Ушла Клава, видимо, огорченная: может, окинула взглядом свою неудачную жизнь, и горькая тоска ворохнулась на сердце…
Было ядреное, ясное утро, какие часто перепадают в марте после прокованных крепким морозом ночей. Стеклянно-студеный воздух еще не обогрелся, и тянуло над замерзшей землей острым свежим холодком. Только на припеке уже отмякла земелька, и дерево, и озимая травка зазеленели молодо, свежо; откуда-то взялся и деловито полз по вытаявшей прогалинке черный жук-долгоносик, похожий на мужика-работника в черной дубленой шубе, туго-натуго перетянутый в поясе ремнем. И оттого, что свежа травка и уже каким-то весенним заботным делом занят жук, к оттого, что схваченная морозом дорога с самого утра притаивала, молодое чувство весны и обновления охватило душу Алексея властно, и крепко.
Чтобы освежить голову после выпитого и уже только потом идти в правление, Алексей через огород вышел на берег Кулима и долго и жадно оглядывал родные места. С реки тянуло мокрым снегом и обветренной глиной обнаженных крутояров. На той стороне, высвеченный солнцем, густо чернел сосняк заказника, а там, где проглядывалась пустота, где розовел на молодом ветру осинник, голые — белым-белы, как первый снег, — стояли березы. На реке, против огорода Тяпочкина, обтаяв и осев чуть не до льда, валялись дровни, и то, что дровни валялись и на головке их уже не было связи, совсем убеждало, что зиме пришел конец.
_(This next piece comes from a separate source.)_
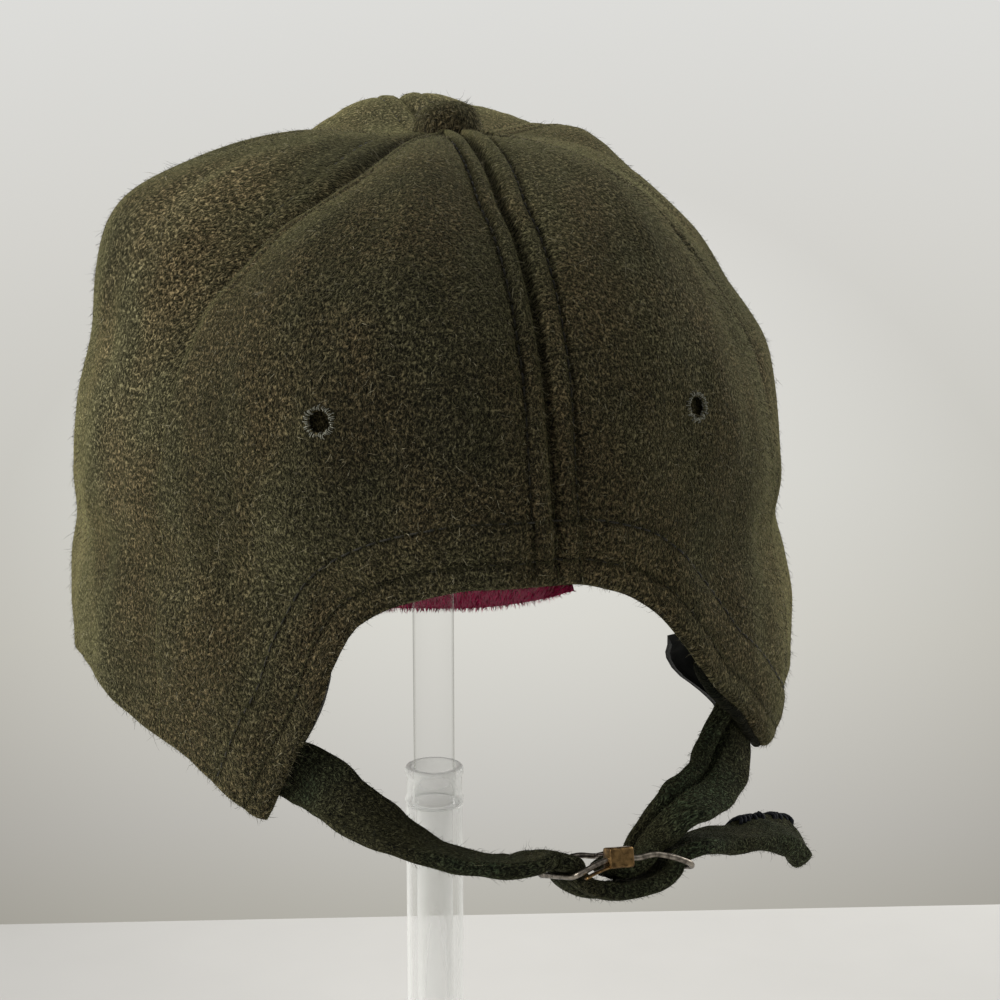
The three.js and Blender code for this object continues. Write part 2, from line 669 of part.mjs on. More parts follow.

Алексей вдруг вспомнил свою первую весну в Обвалах — было то после его тяжелой болезни. Тогда вместе с весной пришло выздоровление, и так же вот светило и пригревало солнце, так же всю черемушню у бани обсели воробьи и горланили до того громко, что у Алексея с непривычки закружилась голова.
Домна Никитична наотрез отказалась ехать с сыном в Окладин. Не могла она поступиться своим домом, в котором были прожиты ею лучшие годы, где, отпуская душу, облегчающе думалось, плакалось и горевалось по мужу. Она ловила себя на том, что больше тянется к прошлому, чем к будущему, и только при одной мысли, что надо покинуть родное гнездо, у ней жалко вздрагивал подбородок и закипали слезы.
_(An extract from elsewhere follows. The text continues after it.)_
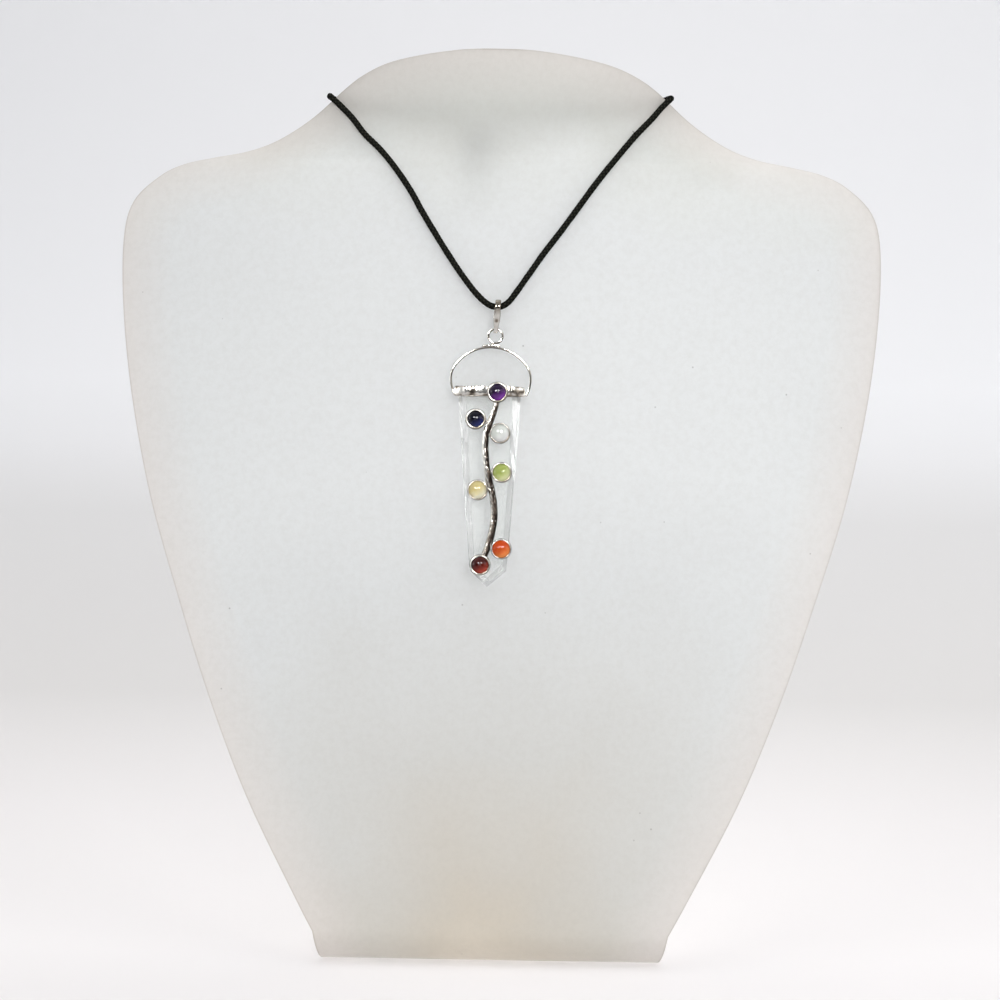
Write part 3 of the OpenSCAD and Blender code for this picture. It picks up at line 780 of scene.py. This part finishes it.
# Only the outer face is crowned and dished
depth = COLLAR_T / 2 * thick - np.clip(thick, 0, 1) * (0.16 * high ** 2 + 0.11 * dish)
long = at[:, None] * 0.8
edge = high * (COLLAR_H / 2 + 0.08 * lumps(long, np.sign(high) * 3 + 7, 12))
flat_ring = loop[:, None] + outward[:, None] * depth[..., None] + [COLLAR_X, 0]
collar = np.concatenate([flat_ring, COLLAR_Z + edge[..., None]], -1)
film_and_shade = 0.8 * np.clip(lumps(long, high * 1.1 + 5, 13) * 2 - 0.5, 0, 1) \
    + 0.5 * np.clip(np.abs(high) * 3 - 2.2, 0, 1)
# Three stains on the front: where along it, how wide, how dark
for across, wide, dark in ((-5.5, 0.75, 1.0), (3.9, 0.7, 0.6), (5.7, 0.5, 0.45)):
    near = np.exp(-((collar[..., 0] - across) / wide) ** 2) * (collar[..., 1] < 0)
    film_and_shade = film_and_shade + dark * near * (0.75 + 0.5 * lumps(at[:, None] * 1.8, high * 2 + 9, 14))
silver_piece("hammered_collar", collar, {"tarnish_and_shade": np.clip(film_and_shade, 0, 0.8)}, satin, ring=True)

# %% [markdown]
# The bezel cups
#
# Each stone sits in a cup of thin strip, whose rim is rubbed over onto it. The cup is a
# profile turned on a lathe: the outer wall, the rounded rim that leans in, and the seat inside.
# No rim that is rubbed by hand is quite round, so its height and width waver.

# %% Turned shapes
QUARTZ_HALF_T, GAP, ON_COLLAR = 2.5, 0.1, 0.45
QUARTZ_FRONT = -QUARTZ_HALF_T - GAP
CUP_ROUND, WALL_R = 72, 2.55
# Place across and up, how far in front of the quartz it sits, and how far its rim reaches in
STONES = {
    "amethyst": (0.8, -14.4, ON_COLLAR, 2.06), "iolite": (-4.6, -21.2, 0, 2.0),
    "moonstone": (1.6, -24.7, 0, 2.24), "peridot": (2.2, -34.6, 0, 2.16),
    "citrine": (-3.8, -39.1, 0, 2.2), "carnelian": (2.4, -53.9, 0, 2.2),
    "garnet": (-2.85, -58, 0, 2.14)}


def turned(profile, count, seed, waver):
    """A profile [radius, height] turned round its axis; waver changes height and radius a
    little round the rim."""
    turn = steps_round(count)
    r, h = profile[:, :1], profile[:, 1:]
    uneven = lumps(np.cos(turn) * 1.6 + seed, np.sin(turn) * 1.6 + 20, seed)
    r, h = r * (1 + waver * uneven), h + h * waver * 2 * np.roll(uneven, count // 3)
    return coords(r * np.cos(turn), r * np.sin(turn), h)


def facing_front(points, across, depth, up):
    """Turns an upright shape to face the front and stands it on a plane at this depth."""
    return coords(across + points[..., 0], depth - points[..., 2], up + points[..., 1])


def cup_profile(rim):
    """The cup's wall from the middle of its floor out, up, over the rim that leans in as far
    as the radius rim, and back down inside to the seat."""
    inner, lip = rim + 0.06, (WALL_R - rim) / 2
    return smooth_path([
        [0, 0], [WALL_R - 0.1, 0], [WALL_R - 0.02, 0.08], [WALL_R, 0.6], [WALL_R, 1.1],
        [WALL_R - 0.25 * lip, 1.35], [WALL_R - lip, 1.5], [rim + 0.3 * lip, 1.47], [rim, 1.38],
        [inner, 1.2], [inner, 0.9], [inner, 0.5], [inner - 0.06, 0.4], [0, 0.4]], 0.06)[0]


# %% The cups
# Painted shade darkens the lower right side of each cup, away from the light
least = 0.4 * np.clip(np.cos(steps_round(CUP_ROUND) + np.radians(55)), 0, 1)
for k, (name, (across, up_at, forward, rim)) in enumerate(STONES.items()):
    profile = cup_profile(rim)
    wall = turned(profile, CUP_ROUND, 30 + k, 0.01)
    # Painted shade grows away from the middle of the rim, most on the rim's own two flanks, and
    # outlines each cup
    away = np.abs(profile[:, 0] - (WALL_R + rim) / 2) / (WALL_R - rim) * 2
    film_and_shade = np.clip(away - 0.55, 0, 1) * np.where(profile[:, 1] > 1.3, 1.6, 1.2)
    silver_piece("bezel_" + name, facing_front(wall, across, QUARTZ_FRONT - forward, up_at),
                 {"tarnish_and_shade": np.clip(0.14 + film_and_shade[:, None] + least, 0, 0.9)}, brushed)

# %% [markdown]
# The branch
#
# A thick wire was flattened to a half-round, textured all over with a fine punch, and darkened
# with liver of sulphur. The polishing wheel then took the black off the highest specks, and the
# left flank, which faces the light, is painted bright and smooth as painted light. The section
# is a low arch swept along a winding line. Its texture is three sizes of lumps that run along
# the branch like bark, and how far each point is polished, with the painted light, is kept as
# an attribute, from which the finish is worked out.

# %% Material: oxidised silver
oxidised, tree, sockets = new_material("oxidised silver", {"Metallic": 1.0})
# The attribute holds the polish and the painted light on the left flank
polished = add(tree, "Attribute", gives="Fac", attribute_name="polished")
add(tree, "ValToRGB", {"Fac": polished}, into=sockets["Base Color"],
    stops=[(0.15, "#221c19"), (0.5, "#5c524a"), (0.7, "#b9b3aa"), (0.95, "#efece6")])
add(tree, "MapRange", {"Value": polished, "To Min": 0.5, "To Max": 0.15},
    into=sockets["Roughness"])

# %% The branch's section
BRANCH = np.array([[0.9, -16.2], [-0.45, -20.7], [-1.75, -24.1], [-2.05, -27.5], [-1.85, -31],
                   [-1.2, -35.6], [-0.2, -39.4], [0.45, -43.5], [0.35, -47.5], [-0.55, -52],
                   [-1.8, -55.6]])
HALF_W, ARCH_H, SUNK, BACK_POINTS, BRANCH_ROUND = 0.85, 1.2, 0.04, 8, 56
line, at = smooth_path(BRANCH, 0.09)
turn = np.linspace(0, np.pi, BRANCH_ROUND - BACK_POINTS)
arch = np.vstack([coords(np.cos(turn), 0.12 + 0.88 * np.sin(turn) ** 0.8),
                  coords(np.linspace(-0.96, 0.96, BACK_POINTS), 0)])
long, round_it = at[:, None], np.arange(BRANCH_ROUND) / BRANCH_ROUND
bark = 0.55 * lumps(long * 0.8 + 2 * round_it, round_it * 8, 41) \
    + 0.4 * lumps(long * 1.9, round_it * 13, 42) + 0.15 * lumps(long * 4, round_it * 22, 43)
top = np.clip(arch[:, 1] * 1.4 - 0.3, 0, 1)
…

— Ты же писала, что не можешь оставаться в Дядлове, — выговаривал Сергей, меряя избу сердитым шагом. — На мои плечи легло полрайона, мне некогда подумать о себе. Вот погляди. — Он подошел к раскрытому на лавке чемодану, схватил комок белья. — Две недели таскал — от грязи ломается. Носовой платок — на людях достать совестно.
Домна Никитична клонилась набрякшим лицом к вязальным спицам, перебирала их в бездумных медлительных пальцах:
— Я постираю, поглажу… Я разве отказываюсь? А на жительство туда, Сереженька, не поеду — и не неволь. То правда, после смерти Луки уехала бы. Лихо мне было тогда, да и все прочие уезжали. А теперь — не неволь. У тебя вот своя семья будет, и как-то я прийдусь там новой хозяйке?
— Сотый раз повторяю: не буду жениться. Некогда мне заниматься этими пустяками.
— Да ведь всем недосуг, Сережа, а женятся и ребятишек еще имеют.
Так ни до чего не договорились. Сергей взял с собой смену чистого белья, кое-что необходимое в домашности и уехал, рассерженный на мать: ей старые стены дороже сына. Полрайона на его плечах, разве она поймет?
Жил он один в двух комнатах. Мыла полы и топила печь ему Татьяна Спирина, жена конюха МТС. Она очень редко видела дома хозяина квартиры, потому что он с раннего утра и до ночи торчал в своем эмтээсовском кабинете. Близилась весна, а в МТС все еще не были составлены планы-задания по колхозам. В хозяйствах оказалось очень много некондиционных семян — их нужно проверить, заменить. В контрольно-семенной лаборатории не хватало двух работников, и Сергей беспрерывно звонил в область, районные организации, по колхозам. Вечерами, когда утихала дневная сутолочь, садился за составление заданий и расчетов на период весеннего сева. Все документы он оформлял с любовью и отменной аккуратностью. Этого же требовал и от тех, с кем приходилось работать. Как-то секретарь-машинистка, пожилая, седоволосая женщина, принесла ему на подпись новую форму отчета колхозного агронома, и в документе Лузанов обнаружил две грамматические ошибки.